А.Звягинцев― Да, это хорошая новость без сомнений.
К.Ларина― Судя по тому, что происходит вокруг вашего фильма, который еще практически не посмотрели, в стране-то уж точно, но уже все знают. Впору делать, знаете, как есть как снимался фильм, фильм про фильм, то это можно снять фильм про реакцию на фильм. Не знаю, насколько вам интересно на этот вопрос ответить, но мне интересно, что вы думаете по этому поводу. Для вас это больше позитивное событие, вы получаете удовлетворение от такой патологической реакции на кино и на то, что происходит вокруг него, или вас это пугает?

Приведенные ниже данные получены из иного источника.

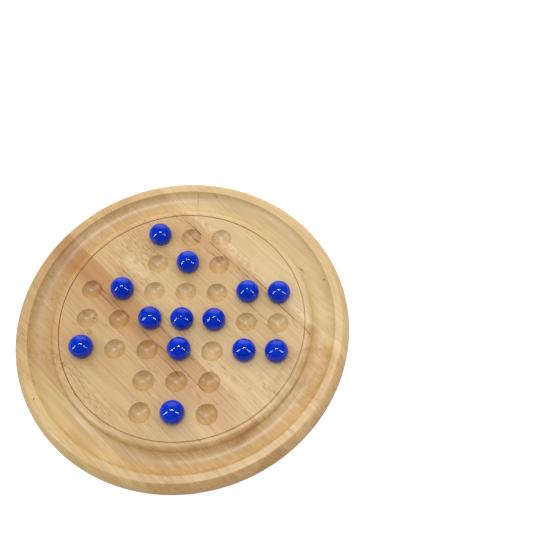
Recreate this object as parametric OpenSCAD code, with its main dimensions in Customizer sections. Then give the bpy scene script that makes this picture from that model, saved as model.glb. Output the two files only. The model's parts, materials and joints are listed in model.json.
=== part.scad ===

А.Звягинцев― Тут двоякое ощущение. Конечно, важно для того, чтобы фильм дошел до отдаленных уголков, что называется охватил как можно больше зрителей, потому что, как мне кажется, очень важное сообщение в фильме содержится, и, может быть, они как минимум важны, чтобы как-то понимать, где мы живем, что с нами происходит и так далее. И в этом смысле, конечно, эта волна споров, дискуссий - это я подбираю мягкие выражения - она, конечно, полезна, потому что я даже знаю от приятелей своих, которые говорят, что «о тебе в офисе у нас судачат полным составом, причем только я и, может быть, мой товарищ видели твои прежние фильмы, теперь они всем офисом смотрят все предыдущие». То есть это, конечно, резонанс очень важный, и хорошо, что это случилось.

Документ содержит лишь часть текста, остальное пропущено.